Graciliano escreve sobre ele (evidentemente tenho o livro ao alcance da mão): “Deixei-o no colégio, perdi-o de vista. E reencontrei-o modificado. Ao iniciar-se no crime, andaria talvez pelos 15 anos. Atirou num homem à traição, homiziou-se em casa do chefe político e foi absolvido pelo júri. Realizou depois numerosas façanhas; respeitaram-lhe a violência e a crueldade. Sapecou os preparatórios num liceu vagabundo. Na academia obteve aprovação ameaçando os examinadores. Bacharelou-se, fundou um jornal. Como o velho diretor, seu carrasco, fechara o estabelecimento e curtia privações, deu-lhe um emprego mesquinho e vingou-se. Caprichou no vestuário: desapareceram as nódoas, a formiga, o mofo. E teve muitas mulheres. Foi em casa de uma que o assassinaram. Deitou-se na espreguiçadeira, adormeceu. Um inimigo, no escuro da noite, crivou-o de punhaladas”.

Isso (e foi traduzido às pressas numa posição incômoda, com uma máquina infernal entre as pernas, na cama do hotel, livro à esquerda, cachaça à direita) — isso é escrever. Um homem como Graciliano Ramos deve ter se sentido muito solitário em seu próprio país: quanto melhor ele escrevia, mais feio as pessoas achavam. O que ele tenta em vão nos primeiros três de seus quatro romances, escrever como um analfabeto escreveria, se soubesse escrever, uma dificuldade que em seu quarto romance ele contornou ao escrevê-lo na terceira pessoa (de analfabetos praticamente sem palavras), consegue fazer em Infância ao não imaginar um escritor, mas a si mesmo. Mas Jesus, Paul, fico cansando você com um autor que você nem pode ler, que não está traduzido. Também não posso fazer nada, é com isso que estou ocupado. E sejamos sinceros: levando tudo em conta, isso não é apenas sobre o escritor, também é sobre linguagem, coisa que interessa a todos nós, e também é um pouco sobre mim.
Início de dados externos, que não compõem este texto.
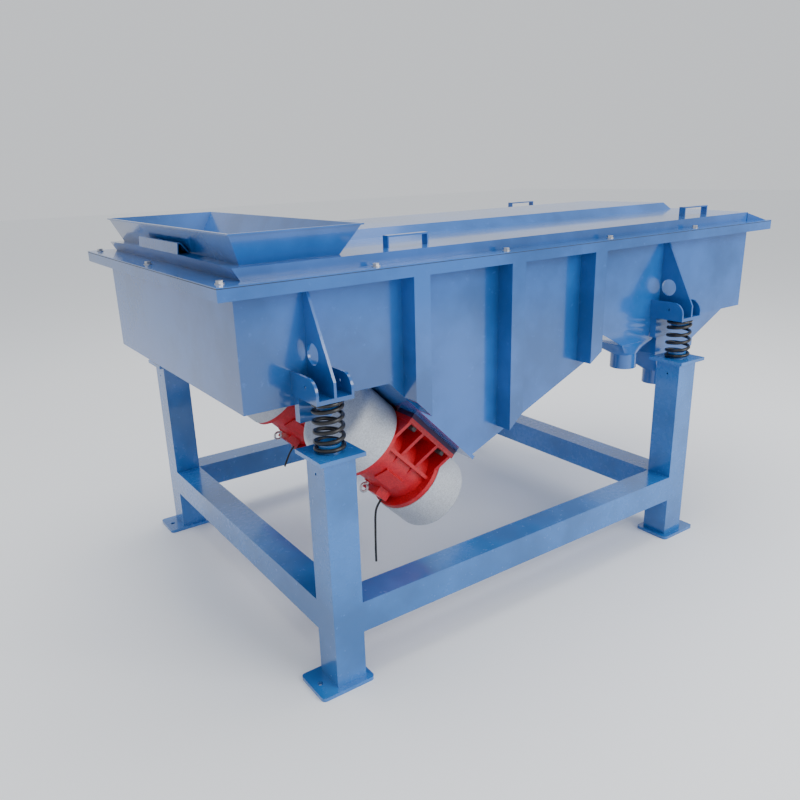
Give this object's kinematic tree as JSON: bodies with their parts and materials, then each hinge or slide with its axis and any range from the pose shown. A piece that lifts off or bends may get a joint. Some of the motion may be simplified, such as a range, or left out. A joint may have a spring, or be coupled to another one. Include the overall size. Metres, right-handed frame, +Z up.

Agora chega. Não preciso nem sair do lugar para adormecer. Adeus.

Guus

 

NOTAS 

[nota 1]. Palmeira dos Índios, município alagoano do qual Graciliano foi prefeito (de 1928 a 1930).

[nota 2]. Atriz francesa com mais de 70 filmes no currículo, entre eles La dolce vita (1960, de Fellini) e Um homem, uma mulher (1966, de Claude Lelouch).

[nota 3]. Moacir Medeiros de Sant’Ana e Helmut Feldmann, críticos que analisaram a obra de Graciliano.

[nota 4]. Viçosa, município de Alagoas (não confundir com o município mineiro de mesmo nome).